# GT: Game 51- Clippers @ Warriors2/15



## Weasel (Oct 18, 2003)

*GT: Game 51- Clippers @ Warriors 2/15*

<center>







vs.









Weds Feb 15
7:30 PM
TV: NBALP, FSN2
</center>


----------



## Roscoe_Clipps (Nov 11, 2005)

*Re: GT: Game 51- Clippers @ Rockets 2/15*

Weezy Your thread title says "Clippers @ Rockets" but its @ GS  You might wanna fix it 

BTW do you think VladRad will play?


----------



## Darth Bryant (Feb 1, 2005)

*Re: GT: Game 51- Clippers @ Rockets 2/15*



Roscoe_Clipps said:


> Weezy Your thread title says "Clippers @ Rockets" but its @ GS  You might wanna fix it
> 
> BTW do you think VladRad will play?



I think he is still thinking about last nights blowout.

I heard somewhere Vlad should play, but havent seen anything offical.


----------



## qross1fan (Dec 28, 2004)

*Re: GT: Game 51- Clippers @ Rockets 2/15*

I hope Vlad plays or somehow Ross and Maggs become available. I mean Clips have NO bench without him, 4 rookies and a vet who's having a ****ty year. 

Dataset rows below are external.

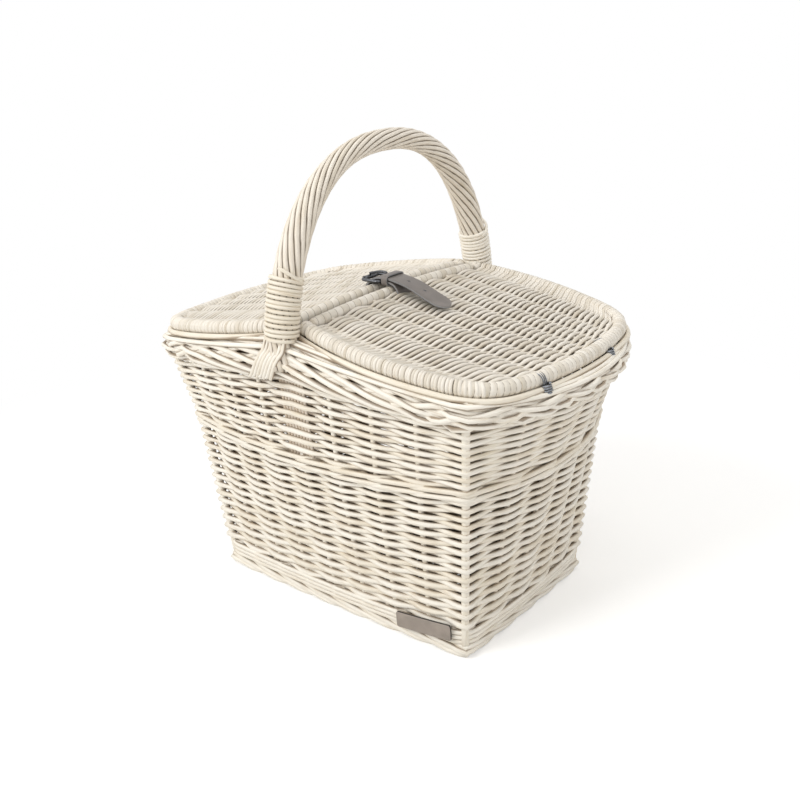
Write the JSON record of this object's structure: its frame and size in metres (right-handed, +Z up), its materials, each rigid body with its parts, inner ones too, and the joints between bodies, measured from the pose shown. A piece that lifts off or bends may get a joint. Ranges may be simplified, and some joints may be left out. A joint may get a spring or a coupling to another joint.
{
  "type": "picnic basket",
  "caption": "Willow picnic basket with tapered woven sides, hinged lids meeting under an arched handle of twisted rods, and a leather strap with a buckle.",
  "frame": {"origin": "on the surface the basket stands on, under the middle of its box", "axes": "+X to the right along the basket from lid hinge to lid hinge, +Y to the back across it, +Z up"},
  "size_m": [0.412, 0.2942, 0.408],
  "materials": {
    "willow_body": "whitewashed peeled willow, satin",
    "willow_handle": "whitewashed peeled willow, satin",
    "willow_lid": "whitewashed peeled willow, satin",
    "hinge_wire": "dark steel wire",
    "strap_leather": "smooth grey leather",
    "buckle_metal": "dark nickel plate",
    "tag_leather": "smooth grey leather"
  },
  "bodies": {
    "basket": {"foot_border": "willow_body", "bottom_wale": "willow_body", "lower_weave": "willow_body", "mid_wale": "willow_body", "upper_weave": "willow_body", "rim_border": "willow_body", "base_mat": "willow_body", "base_stick_1": "willow_body", "base_stick_2": "willow_body", "base_stick_3": "willow_body", "base_stick_4": "willow_body", "base_stick_5": "willow_body", "front_left_corner_post": "willow_body", "front_right_corner_post": "willow_body", "back_right_corner_post": "willow_body", "back_left_corner_post": "willow_body", "front_stake_1": "willow_body", "front_stake_2": "willow_body", "front_stake_3": "willow_body", "front_stake_4": "willow_body", "front_stake_5": "willow_body", "front_stake_6": "willow_body", "back_stake_1": "willow_body", "back_stake_2": "willow_body", "back_stake_3": "willow_body", "back_stake_4": "willow_body", "back_stake_5": "willow_body", "back_stake_6": "willow_body", "right_end_stake_1": "willow_body", "right_end_stake_2": "willow_body", "right_end_stake_3": "willow_body", "right_end_stake_4": "willow_body", "left_end_stake_1": "willow_body", "left_end_stake_2": "willow_body", "left_end_stake_3": "willow_body", "left_end_stake_4": "willow_body", "handle_bow": "willow_handle", "handle_rods": "willow_handle", "front_handle_binding": "willow_handle", "back_handle_binding": "willow_handle", "front_handle_tails": "willow_handle", "back_handle_tails": "willow_handle", "front_right_hinge_ring": "hinge_wire", "back_right_hinge_ring": "hinge_wire", "front_left_hinge_ring": "hinge_wire", "back_left_hinge_ring": "hinge_wire", "leather_tag": "tag_leather"},
    "right_lid": {"right_lid_hoop": "willow_lid", "right_lid_mid_bar": "willow_lid", "right_lid_weave": "willow_lid"},
    "left_lid": {"left_lid_hoop": "willow_lid", "left_lid_mid_bar": "willow_lid", "left_lid_weave": "willow_lid", "strap": "strap_leather", "strap_keeper": "strap_leather", "buckle_frame": "buckle_metal", "buckle_prong": "buckle_metal"}
  },
  "joints": [
    {"name": "right_lid_hinge", "type": "hinge", "parent": "basket", "child": "right_lid", "pos_m": [0.1831, 0, 0.241], "axis": [0, 1, 0], "range_deg": [0, 150], "deforming": ["strap", "strap_keeper"]},
    {"name": "left_lid_hinge", "type": "hinge", "parent": "basket", "child": "left_lid", "pos_m": [-0.1831, 0, 0.241], "axis": [0, -1, 0], "range_deg": [0, 150], "deforming": ["strap", "strap_keeper"]}
  ]
}
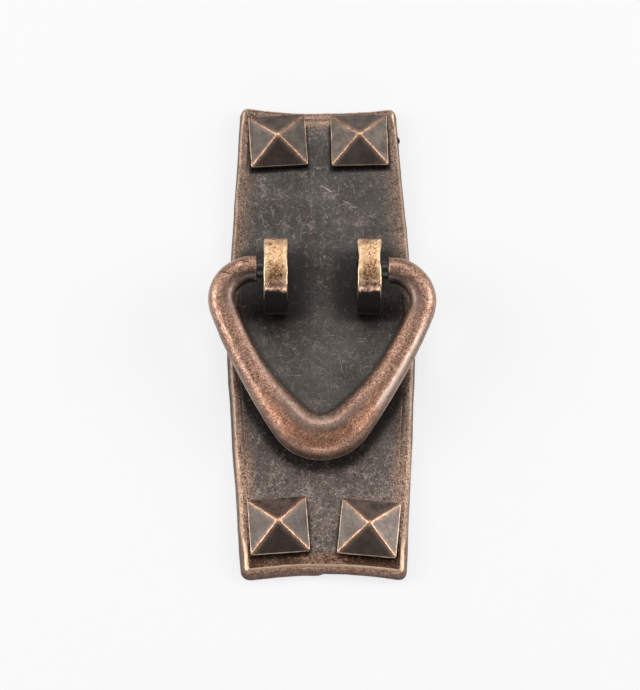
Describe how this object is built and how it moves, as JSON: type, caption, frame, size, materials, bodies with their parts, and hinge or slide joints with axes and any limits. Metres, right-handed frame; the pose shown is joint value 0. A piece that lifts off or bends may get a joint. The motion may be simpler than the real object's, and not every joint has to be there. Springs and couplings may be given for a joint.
{
  "type": "cabinet pull",
  "caption": "Long backplate with pyramid studs and a rounded triangular bail hinged between two posts, in dark bronze with worn copper edges.",
  "frame": {"origin": "middle of the backplate's flat back face", "axes": "+Z out of the backplate's back, through its front; +Y to the upper end, where the bail hangs away from; +X to the right"},
  "size_m": [0.0507, 0.1154, 0.0171],
  "materials": {
    "plate_bronze": "dark oiled bronze, mottled, with worn copper edges",
    "stud_bronze": "smooth dark bronze with bright worn ridges",
    "post_copper": "worn bright copper on the crown, near black on the sides",
    "bail_copper": "satin pinkish copper with brown oiled shading"
  },
  "bodies": {
    "plate": {"backplate": "plate_bronze", "stud_top_left": "stud_bronze", "stud_top_right": "stud_bronze", "stud_bottom_left": "stud_bronze", "stud_bottom_right": "stud_bronze", "post_left": "post_copper", "post_right": "post_copper"},
    "bail": {"bail": "bail_copper"}
  },
  "joints": [
    {"name": "bail_swing", "type": "hinge", "parent": "plate", "child": "bail", "pos_m": [0.0004, 0.0113, 0.013], "axis": [-0.9997, 0.0227, 0], "range_deg": [0, 191]}
  ]
}
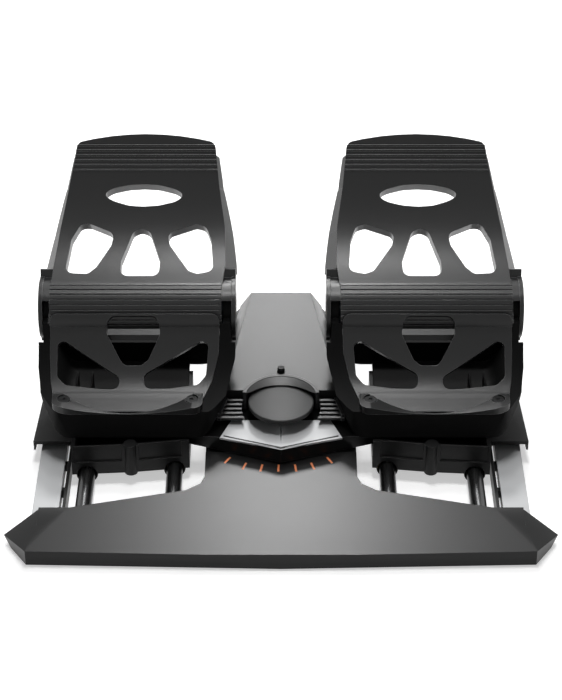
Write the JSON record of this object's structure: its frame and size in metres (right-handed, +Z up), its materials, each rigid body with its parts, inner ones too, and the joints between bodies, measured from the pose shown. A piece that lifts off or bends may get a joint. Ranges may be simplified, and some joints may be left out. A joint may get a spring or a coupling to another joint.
{
  "type": "flight simulator rudder pedals",
  "caption": "Floor unit with foot pedals that slide in opposite directions on steel rods, joined by a rocker, and sprung toe plates that tilt for the brakes.",
  "frame": {"origin": "Middle of the bounding box, on the floor under the rubber feet.", "axes": "+X to the pilot's right, -Y toward the pilot and +Y forward, +Z up."},
  "size_m": [0.43, 0.345, 0.2222],
  "materials": {
    "dark_shell": "fine grained black plastic",
    "satin_shell": "satin dark grey plastic",
    "gloss_shell": "glossy black plastic",
    "pedal_shell": "grained dark grey plastic",
    "bright_strip": "brushed aluminium",
    "rod_steel": "ground steel",
    "screw_steel": "black coated steel",
    "spring_steel": "spring steel",
    "chrome_trim": "polished trim",
    "bush_brass": "plain bronze bush",
    "foot_rubber": "soft rubber",
    "sensor_shell": "moulded sensor housing",
    "board": "circuit board"
  },
  "bodies": {
    "base": {"base_tub": "dark_shell", "front_bar": "satin_shell", "rear_bar": "dark_shell", "spine_cover": "satin_shell", "louvre_grille": "dark_shell", "tension_knob": "dark_shell", "side_rail_left": "dark_shell", "side_rail_right": "dark_shell", "trim_strip_left": "bright_strip", "trim_strip_right": "bright_strip", "wing_plate_left": "dark_shell", "wing_plate_right": "dark_shell", "guide_rods_left": "rod_steel", "guide_rods_right": "rod_steel", "rubber_feet": "foot_rubber", "base_screws": "screw_steel", "hub_post": "rod_steel", "centring_spring": "spring_steel", "yaw_sensor": "sensor_shell", "controller_board": "board", "cable_gland": "foot_rubber"},
    "rocker": {"rocker_arm": "gloss_shell", "rocker_insert": "bright_strip", "rocker_pointer": "chrome_trim", "hub_cap": "gloss_shell", "drive_pins": "rod_steel"},
    "foot_left": {"carriage_left": "dark_shell", "rod_bushes_left": "bush_brass", "cradle_left": "pedal_shell", "hinge_shaft_left": "rod_steel", "heel_rest_left": "pedal_shell", "heel_screws_left": "screw_steel", "toe_spring_left": "spring_steel", "brake_sensor_left": "sensor_shell"},
    "toe_left": {"toe_pedal_left": "pedal_shell", "pivot_bushes_left": "bush_brass"},
    "foot_right": {"carriage_right": "dark_shell", "rod_bushes_right": "bush_brass", "cradle_right": "pedal_shell", "hinge_shaft_right": "rod_steel", "heel_rest_right": "pedal_shell", "heel_screws_right": "screw_steel", "toe_spring_right": "spring_steel", "brake_sensor_right": "sensor_shell"},
    "toe_right": {"toe_pedal_right": "pedal_shell", "pivot_bushes_right": "bush_brass"}
  },
  "joints": [
    {"name": "left_foot_slide", "type": "slide", "parent": "base", "child": "foot_left", "axis": [0, 1, 0], "range_m": [-0.028, 0.028], "stiffness_N_per_m": 500},
    {"name": "right_foot_slide", "type": "slide", "parent": "base", "child": "foot_right", "axis": [0, 1, 0], "range_m": [-0.028, 0.028]},
    {"name": "rocker_turn", "type": "hinge", "parent": "base", "child": "rocker", "pos_m": [0, -0.0285, 0.03], "axis": [0, 0, 1], "range_deg": [-20.5, 20.5]},
    {"name": "left_toe_tilt", "type": "hinge", "parent": "foot_left", "child": "toe_left", "pos_m": [-0.117, 0.0289, 0.1084], "axis": [1, 0, 0], "range_deg": [-16, 0], "stiffness_Nm_per_rad": 2.5},
    {"name": "right_toe_tilt", "type": "hinge", "parent": "foot_right", "child": "toe_right", "pos_m": [0.117, 0.0289, 0.1084], "axis": [1, 0, 0], "range_deg": [-16, 0], "stiffness_Nm_per_rad": 2.5}
  ],
  "couplings": [
    {"joint": "right_foot_slide", "follows": "left_foot_slide", "ratio": -1},
    {"joint": "rocker_turn", "follows": "left_foot_slide", "rad_per_m": -12.375}
  ]
}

No Baron for GSW so I hope that Sam can go off on Fish or whoever


----------



## Wilmatic2 (Oct 30, 2005)

I'm expecting a win tonight for the Clippers. Anything less than that and I will boycott Clippers basketball for the rest of the regular season. lol.


----------



## clips_r_teh_wieners (Nov 4, 2005)

*Re: GT: Game 51- Clippers @ Rockets 2/15*



qrich1fan said:


> I hope Vlad plays or somehow Ross and Maggs become available. I mean Clips have NO bench without him, 4 rookies and a vet who's having a ****ty year.
> 
> No Baron for GSW so I hope that Sam can go off on Fish or whoever


whoa whoa whoa whoa whoa no baron davis? why not? that'd be like the warriors of last season pre-davis. this is a MUST win then.


----------



## Weasel (Oct 18, 2003)

*Re: GT: Game 51- Clippers @ Rockets 2/15*

I think Murphey is injured as well.


----------



## jcwla (Jul 3, 2005)

We might have Vlad Rad, they won't have B-Diddy or Murph.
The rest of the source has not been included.